## Short task
Report every line in the listing below where the string "type" shows up.

======== Available data ========

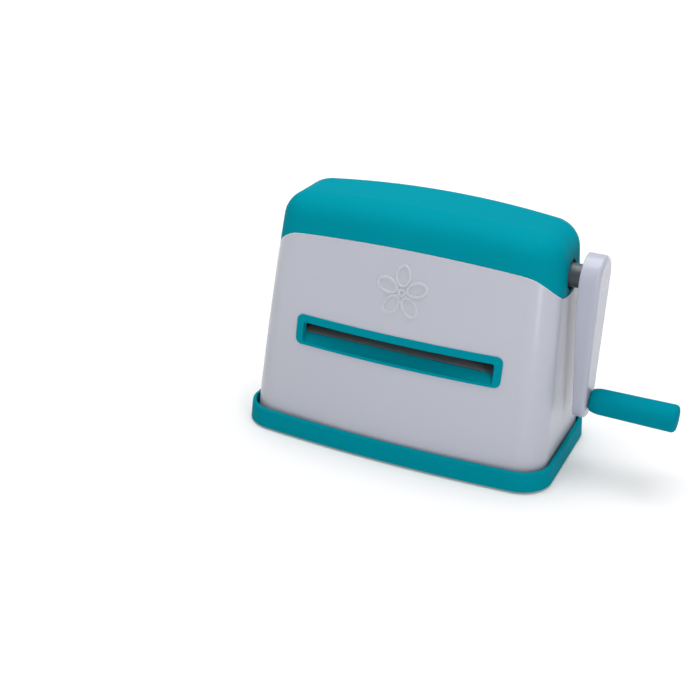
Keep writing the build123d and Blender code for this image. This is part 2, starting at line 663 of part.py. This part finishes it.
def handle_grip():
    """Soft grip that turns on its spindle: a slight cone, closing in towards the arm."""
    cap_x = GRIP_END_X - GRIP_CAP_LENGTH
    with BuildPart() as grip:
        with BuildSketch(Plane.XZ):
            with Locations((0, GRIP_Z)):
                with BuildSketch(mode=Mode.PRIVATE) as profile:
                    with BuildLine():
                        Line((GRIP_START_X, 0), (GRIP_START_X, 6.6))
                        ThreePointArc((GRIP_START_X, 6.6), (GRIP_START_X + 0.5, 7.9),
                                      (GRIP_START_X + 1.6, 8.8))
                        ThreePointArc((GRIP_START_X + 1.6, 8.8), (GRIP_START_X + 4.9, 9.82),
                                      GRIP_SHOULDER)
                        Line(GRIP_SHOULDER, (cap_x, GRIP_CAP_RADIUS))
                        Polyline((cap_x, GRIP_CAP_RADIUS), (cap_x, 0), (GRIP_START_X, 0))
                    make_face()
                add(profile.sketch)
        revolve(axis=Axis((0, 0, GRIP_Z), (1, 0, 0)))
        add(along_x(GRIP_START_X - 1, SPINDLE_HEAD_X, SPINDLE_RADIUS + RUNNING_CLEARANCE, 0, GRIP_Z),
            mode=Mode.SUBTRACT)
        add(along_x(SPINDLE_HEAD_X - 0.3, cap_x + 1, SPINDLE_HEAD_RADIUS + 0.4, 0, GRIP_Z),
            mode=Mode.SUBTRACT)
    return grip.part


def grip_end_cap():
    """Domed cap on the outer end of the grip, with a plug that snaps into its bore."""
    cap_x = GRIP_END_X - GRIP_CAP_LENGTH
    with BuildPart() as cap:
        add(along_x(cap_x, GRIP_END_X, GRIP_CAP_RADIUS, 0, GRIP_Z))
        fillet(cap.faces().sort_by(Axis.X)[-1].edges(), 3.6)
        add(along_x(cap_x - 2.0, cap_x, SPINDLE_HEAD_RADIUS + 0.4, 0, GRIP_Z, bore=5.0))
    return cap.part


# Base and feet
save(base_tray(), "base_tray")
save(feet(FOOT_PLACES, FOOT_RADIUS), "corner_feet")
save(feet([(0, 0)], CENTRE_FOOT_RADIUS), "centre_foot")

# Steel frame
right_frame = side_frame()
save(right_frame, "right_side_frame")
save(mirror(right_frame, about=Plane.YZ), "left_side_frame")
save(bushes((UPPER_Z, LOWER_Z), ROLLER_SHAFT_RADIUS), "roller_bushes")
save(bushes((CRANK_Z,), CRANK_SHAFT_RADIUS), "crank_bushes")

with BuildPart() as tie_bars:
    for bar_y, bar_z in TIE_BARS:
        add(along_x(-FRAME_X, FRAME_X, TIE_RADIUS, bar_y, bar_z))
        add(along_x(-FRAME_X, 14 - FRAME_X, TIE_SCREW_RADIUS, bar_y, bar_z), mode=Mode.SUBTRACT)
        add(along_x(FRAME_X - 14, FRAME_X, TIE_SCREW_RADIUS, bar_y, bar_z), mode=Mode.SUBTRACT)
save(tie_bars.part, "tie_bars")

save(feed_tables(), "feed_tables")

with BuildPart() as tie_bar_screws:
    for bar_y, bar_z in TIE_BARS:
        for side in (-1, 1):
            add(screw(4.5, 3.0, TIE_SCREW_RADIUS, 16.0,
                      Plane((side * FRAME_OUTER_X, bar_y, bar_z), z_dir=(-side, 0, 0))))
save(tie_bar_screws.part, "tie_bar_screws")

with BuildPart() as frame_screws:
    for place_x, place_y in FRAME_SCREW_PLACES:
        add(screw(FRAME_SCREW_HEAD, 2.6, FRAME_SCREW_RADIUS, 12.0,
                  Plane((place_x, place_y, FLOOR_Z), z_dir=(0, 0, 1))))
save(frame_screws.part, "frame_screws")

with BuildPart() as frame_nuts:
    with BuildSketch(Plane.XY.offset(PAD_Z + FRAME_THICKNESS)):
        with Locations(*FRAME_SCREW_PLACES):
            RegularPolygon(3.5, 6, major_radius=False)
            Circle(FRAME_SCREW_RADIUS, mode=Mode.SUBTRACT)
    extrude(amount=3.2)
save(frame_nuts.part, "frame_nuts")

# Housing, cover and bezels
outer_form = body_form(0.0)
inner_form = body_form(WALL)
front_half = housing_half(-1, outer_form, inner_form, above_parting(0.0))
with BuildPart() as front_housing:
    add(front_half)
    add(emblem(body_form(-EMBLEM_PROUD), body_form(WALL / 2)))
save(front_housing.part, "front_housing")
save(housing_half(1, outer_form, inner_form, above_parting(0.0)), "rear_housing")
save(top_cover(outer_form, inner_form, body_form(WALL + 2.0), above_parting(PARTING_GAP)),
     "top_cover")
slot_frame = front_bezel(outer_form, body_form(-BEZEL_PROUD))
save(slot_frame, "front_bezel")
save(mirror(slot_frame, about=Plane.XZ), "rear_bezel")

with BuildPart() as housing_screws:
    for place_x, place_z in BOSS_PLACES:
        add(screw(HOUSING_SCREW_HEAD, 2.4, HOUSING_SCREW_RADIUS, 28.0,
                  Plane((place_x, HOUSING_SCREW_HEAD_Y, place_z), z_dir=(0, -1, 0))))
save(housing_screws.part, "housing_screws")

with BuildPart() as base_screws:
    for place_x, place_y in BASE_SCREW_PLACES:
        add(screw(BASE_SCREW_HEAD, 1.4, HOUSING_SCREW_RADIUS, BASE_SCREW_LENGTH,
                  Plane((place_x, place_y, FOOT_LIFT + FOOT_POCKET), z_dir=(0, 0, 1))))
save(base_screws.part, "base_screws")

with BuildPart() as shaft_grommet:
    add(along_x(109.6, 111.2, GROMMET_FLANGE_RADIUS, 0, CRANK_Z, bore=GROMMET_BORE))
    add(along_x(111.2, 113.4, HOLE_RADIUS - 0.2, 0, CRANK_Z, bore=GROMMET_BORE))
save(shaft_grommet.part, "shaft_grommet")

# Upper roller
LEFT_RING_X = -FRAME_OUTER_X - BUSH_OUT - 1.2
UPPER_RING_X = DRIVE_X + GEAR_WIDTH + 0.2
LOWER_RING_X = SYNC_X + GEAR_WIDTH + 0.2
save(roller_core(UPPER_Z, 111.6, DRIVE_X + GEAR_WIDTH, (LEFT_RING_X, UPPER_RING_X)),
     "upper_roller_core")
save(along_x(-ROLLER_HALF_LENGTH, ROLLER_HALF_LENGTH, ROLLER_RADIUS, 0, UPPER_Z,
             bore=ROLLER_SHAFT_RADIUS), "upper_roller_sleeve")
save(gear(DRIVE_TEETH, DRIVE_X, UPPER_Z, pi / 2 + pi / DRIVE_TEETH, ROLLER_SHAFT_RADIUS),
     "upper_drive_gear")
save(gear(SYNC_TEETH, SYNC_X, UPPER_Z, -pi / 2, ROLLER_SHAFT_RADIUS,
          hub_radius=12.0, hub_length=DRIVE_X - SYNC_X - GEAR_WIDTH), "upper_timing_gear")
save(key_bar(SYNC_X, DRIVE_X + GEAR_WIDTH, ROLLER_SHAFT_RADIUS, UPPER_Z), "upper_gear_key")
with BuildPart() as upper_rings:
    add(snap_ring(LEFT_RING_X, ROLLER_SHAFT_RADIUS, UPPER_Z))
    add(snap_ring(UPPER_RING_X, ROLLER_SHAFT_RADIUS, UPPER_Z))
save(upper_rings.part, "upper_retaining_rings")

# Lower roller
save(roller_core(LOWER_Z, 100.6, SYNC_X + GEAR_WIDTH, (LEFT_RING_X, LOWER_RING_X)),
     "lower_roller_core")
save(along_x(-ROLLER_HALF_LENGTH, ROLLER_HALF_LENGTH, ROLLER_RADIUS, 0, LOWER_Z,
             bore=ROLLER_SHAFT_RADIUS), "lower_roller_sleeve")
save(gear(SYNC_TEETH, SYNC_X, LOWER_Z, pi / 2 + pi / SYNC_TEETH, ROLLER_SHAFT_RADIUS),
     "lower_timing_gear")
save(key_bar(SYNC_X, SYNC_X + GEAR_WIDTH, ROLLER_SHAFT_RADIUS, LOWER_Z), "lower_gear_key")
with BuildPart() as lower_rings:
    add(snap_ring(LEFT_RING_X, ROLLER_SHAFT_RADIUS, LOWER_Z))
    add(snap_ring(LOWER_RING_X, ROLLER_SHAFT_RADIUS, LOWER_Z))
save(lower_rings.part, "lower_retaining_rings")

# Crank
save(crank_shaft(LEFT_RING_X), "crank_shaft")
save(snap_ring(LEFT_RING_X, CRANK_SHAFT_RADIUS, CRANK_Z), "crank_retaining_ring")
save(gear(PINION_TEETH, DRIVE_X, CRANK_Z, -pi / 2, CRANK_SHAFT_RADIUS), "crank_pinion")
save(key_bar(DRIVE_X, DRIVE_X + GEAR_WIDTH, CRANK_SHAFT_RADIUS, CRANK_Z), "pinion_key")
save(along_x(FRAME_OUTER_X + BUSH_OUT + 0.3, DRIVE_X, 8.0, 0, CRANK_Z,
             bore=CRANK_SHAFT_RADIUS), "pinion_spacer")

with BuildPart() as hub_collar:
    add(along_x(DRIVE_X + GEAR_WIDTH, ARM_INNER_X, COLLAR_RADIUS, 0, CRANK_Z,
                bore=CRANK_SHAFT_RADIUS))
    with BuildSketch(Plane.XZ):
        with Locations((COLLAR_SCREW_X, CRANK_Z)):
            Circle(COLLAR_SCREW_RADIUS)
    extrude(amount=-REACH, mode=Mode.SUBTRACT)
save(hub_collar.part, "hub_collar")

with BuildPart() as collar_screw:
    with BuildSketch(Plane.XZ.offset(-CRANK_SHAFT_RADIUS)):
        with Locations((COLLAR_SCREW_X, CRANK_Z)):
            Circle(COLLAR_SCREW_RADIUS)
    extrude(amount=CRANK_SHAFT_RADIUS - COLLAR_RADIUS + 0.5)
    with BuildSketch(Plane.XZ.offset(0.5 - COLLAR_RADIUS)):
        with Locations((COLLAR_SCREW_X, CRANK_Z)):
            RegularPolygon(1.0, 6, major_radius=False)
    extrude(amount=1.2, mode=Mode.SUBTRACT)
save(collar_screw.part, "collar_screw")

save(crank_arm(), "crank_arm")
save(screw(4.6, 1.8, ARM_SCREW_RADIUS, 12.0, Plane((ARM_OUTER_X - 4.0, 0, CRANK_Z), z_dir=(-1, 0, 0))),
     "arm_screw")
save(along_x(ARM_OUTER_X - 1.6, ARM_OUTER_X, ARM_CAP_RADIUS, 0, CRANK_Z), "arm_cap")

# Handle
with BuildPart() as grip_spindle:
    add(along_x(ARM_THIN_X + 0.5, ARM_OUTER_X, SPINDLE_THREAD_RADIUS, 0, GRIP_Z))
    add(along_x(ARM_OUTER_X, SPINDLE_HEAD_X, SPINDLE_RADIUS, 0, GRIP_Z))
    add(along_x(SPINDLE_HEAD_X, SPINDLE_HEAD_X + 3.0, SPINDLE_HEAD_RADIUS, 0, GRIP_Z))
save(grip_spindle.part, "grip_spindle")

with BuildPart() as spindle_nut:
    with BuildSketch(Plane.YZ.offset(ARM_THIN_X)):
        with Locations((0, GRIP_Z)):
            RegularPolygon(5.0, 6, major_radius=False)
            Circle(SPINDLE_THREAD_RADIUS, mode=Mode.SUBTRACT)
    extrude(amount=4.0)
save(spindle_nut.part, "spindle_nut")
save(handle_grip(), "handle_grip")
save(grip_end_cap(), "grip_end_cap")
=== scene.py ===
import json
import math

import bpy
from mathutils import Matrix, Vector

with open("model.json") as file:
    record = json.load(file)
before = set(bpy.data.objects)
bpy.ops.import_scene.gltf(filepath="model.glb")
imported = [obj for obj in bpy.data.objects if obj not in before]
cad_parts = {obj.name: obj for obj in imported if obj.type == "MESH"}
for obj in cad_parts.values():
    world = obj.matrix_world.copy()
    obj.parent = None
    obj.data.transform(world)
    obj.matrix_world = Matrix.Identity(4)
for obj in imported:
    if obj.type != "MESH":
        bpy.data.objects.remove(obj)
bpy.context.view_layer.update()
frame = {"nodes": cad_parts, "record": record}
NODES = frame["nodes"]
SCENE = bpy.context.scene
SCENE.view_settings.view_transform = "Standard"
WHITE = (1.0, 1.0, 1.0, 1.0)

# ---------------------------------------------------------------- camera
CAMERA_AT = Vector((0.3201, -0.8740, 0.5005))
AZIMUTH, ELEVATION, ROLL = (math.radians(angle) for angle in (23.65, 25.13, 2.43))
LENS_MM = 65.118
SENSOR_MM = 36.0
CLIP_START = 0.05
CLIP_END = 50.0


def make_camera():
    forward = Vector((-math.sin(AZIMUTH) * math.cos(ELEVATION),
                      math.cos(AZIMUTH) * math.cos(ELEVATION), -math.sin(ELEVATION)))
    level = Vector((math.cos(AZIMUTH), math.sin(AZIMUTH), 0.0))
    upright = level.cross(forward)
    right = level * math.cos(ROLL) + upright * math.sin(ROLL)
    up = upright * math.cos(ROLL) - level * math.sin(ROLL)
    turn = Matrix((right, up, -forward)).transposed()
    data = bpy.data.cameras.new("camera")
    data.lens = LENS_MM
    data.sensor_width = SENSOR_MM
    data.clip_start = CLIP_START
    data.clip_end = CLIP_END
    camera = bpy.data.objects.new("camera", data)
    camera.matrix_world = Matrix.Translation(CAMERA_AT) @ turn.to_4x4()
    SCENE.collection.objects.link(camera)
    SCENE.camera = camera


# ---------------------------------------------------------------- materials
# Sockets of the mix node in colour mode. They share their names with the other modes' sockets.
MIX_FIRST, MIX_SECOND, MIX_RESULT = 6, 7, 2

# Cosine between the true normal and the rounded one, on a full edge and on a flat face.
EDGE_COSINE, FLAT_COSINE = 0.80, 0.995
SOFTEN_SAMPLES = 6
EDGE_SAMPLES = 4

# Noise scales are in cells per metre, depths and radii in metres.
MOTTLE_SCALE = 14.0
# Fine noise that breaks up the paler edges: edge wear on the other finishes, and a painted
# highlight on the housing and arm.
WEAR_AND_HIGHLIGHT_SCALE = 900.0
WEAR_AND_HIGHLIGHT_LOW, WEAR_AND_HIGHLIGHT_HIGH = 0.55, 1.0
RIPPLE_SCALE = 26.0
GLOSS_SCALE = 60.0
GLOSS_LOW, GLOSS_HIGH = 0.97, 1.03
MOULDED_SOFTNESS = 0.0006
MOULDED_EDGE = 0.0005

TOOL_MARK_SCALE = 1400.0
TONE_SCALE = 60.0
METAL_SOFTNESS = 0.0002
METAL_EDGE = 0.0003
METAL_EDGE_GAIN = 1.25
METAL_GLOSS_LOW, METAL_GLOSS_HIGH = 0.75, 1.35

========

## Full response
cad_parts = {obj.name: obj for obj in imported if obj.type == "MESH"}
    if obj.type != "MESH":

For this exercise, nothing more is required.